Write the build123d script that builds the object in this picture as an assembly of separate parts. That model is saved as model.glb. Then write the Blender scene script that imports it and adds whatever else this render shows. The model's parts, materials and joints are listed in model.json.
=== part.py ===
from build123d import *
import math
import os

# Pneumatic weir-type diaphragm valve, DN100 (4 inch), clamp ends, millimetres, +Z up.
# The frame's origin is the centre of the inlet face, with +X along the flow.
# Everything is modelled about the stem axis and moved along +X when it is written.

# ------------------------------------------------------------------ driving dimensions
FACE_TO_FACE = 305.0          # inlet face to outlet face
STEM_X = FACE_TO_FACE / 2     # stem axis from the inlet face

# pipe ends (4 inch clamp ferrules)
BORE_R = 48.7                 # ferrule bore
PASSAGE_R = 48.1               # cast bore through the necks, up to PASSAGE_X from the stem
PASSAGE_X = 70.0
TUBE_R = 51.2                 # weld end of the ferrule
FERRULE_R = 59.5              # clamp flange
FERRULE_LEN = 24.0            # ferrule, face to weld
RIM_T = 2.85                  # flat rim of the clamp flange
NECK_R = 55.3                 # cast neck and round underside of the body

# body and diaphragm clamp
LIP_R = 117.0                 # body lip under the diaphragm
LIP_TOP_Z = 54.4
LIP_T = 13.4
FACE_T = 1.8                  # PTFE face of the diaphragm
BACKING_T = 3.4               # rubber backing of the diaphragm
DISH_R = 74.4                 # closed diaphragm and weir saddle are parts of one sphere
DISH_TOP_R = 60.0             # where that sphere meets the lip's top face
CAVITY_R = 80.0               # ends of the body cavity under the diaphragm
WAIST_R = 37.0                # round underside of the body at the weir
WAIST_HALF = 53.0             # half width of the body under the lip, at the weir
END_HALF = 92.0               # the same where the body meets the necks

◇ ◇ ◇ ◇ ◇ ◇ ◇

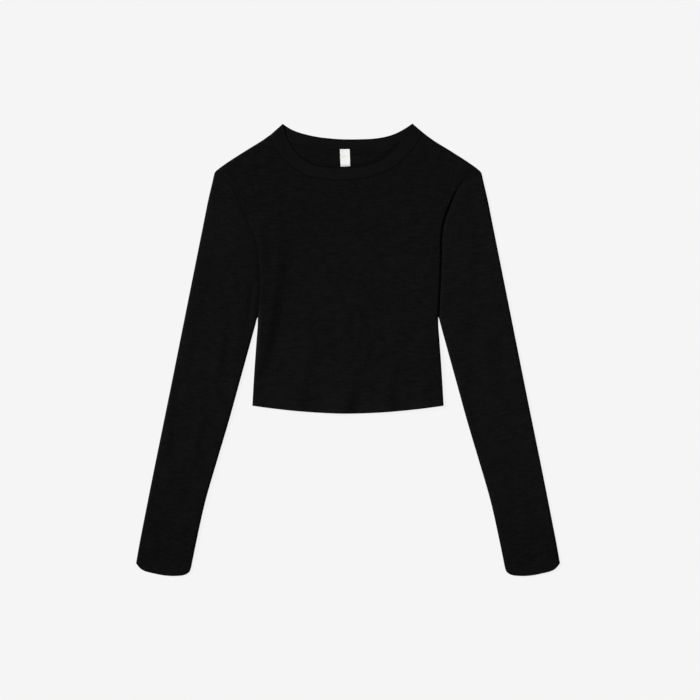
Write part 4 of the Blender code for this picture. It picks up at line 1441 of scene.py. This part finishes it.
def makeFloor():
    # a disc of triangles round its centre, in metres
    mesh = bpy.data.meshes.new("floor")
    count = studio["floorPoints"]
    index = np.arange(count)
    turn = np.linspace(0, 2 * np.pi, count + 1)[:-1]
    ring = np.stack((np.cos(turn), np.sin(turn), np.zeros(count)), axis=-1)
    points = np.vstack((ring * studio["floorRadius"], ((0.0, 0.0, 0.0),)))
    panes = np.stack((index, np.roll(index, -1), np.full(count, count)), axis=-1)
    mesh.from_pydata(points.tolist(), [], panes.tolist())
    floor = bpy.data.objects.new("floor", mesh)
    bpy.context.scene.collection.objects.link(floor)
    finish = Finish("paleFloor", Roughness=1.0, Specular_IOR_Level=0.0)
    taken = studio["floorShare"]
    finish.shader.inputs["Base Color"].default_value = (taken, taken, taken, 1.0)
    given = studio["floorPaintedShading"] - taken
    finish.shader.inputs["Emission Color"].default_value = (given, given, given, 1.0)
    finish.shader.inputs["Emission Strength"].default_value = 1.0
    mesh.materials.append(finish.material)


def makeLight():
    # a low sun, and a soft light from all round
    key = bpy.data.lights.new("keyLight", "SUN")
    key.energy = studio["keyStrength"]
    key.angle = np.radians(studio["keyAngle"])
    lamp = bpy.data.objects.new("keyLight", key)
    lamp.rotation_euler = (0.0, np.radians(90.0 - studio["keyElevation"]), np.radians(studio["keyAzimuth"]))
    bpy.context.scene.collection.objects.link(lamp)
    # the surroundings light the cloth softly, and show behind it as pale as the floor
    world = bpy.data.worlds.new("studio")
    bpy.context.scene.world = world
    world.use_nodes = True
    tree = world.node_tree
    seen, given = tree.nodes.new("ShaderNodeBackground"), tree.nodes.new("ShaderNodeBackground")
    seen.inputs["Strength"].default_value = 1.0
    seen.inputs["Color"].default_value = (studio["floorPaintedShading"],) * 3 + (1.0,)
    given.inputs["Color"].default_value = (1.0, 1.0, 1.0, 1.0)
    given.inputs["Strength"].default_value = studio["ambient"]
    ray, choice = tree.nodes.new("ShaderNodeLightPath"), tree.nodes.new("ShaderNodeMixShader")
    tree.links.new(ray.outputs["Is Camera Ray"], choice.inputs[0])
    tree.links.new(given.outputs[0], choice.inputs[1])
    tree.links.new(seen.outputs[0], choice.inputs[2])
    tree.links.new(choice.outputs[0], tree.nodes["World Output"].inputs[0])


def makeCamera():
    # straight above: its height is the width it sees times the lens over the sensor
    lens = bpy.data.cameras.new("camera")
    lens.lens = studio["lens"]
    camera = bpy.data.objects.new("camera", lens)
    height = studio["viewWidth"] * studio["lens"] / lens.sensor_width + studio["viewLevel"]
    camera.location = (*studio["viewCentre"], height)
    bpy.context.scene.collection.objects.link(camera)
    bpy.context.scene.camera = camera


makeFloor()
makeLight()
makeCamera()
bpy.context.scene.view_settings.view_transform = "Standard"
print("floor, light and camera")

◇ ◇ ◇ ◇ ◇ ◇ ◇

* Task goal:
Exactly as written, return the lines from the line containing "Write part 4" through the line containing "mesh.materials.append(finish.material)", both included.

* Full response:
Write part 4 of the Blender code for this picture. It picks up at line 1441 of scene.py. This part finishes it.
def makeFloor():
    # a disc of triangles round its centre, in metres
    mesh = bpy.data.meshes.new("floor")
    count = studio["floorPoints"]
    index = np.arange(count)
    turn = np.linspace(0, 2 * np.pi, count + 1)[:-1]
    ring = np.stack((np.cos(turn), np.sin(turn), np.zeros(count)), axis=-1)
    points = np.vstack((ring * studio["floorRadius"], ((0.0, 0.0, 0.0),)))
    panes = np.stack((index, np.roll(index, -1), np.full(count, count)), axis=-1)
    mesh.from_pydata(points.tolist(), [], panes.tolist())
    floor = bpy.data.objects.new("floor", mesh)
    bpy.context.scene.collection.objects.link(floor)
    finish = Finish("paleFloor", Roughness=1.0, Specular_IOR_Level=0.0)
    taken = studio["floorShare"]
    finish.shader.inputs["Base Color"].default_value = (taken, taken, taken, 1.0)
    given = studio["floorPaintedShading"] - taken
    finish.shader.inputs["Emission Color"].default_value = (given, given, given, 1.0)
    finish.shader.inputs["Emission Strength"].default_value = 1.0
    mesh.materials.append(finish.material)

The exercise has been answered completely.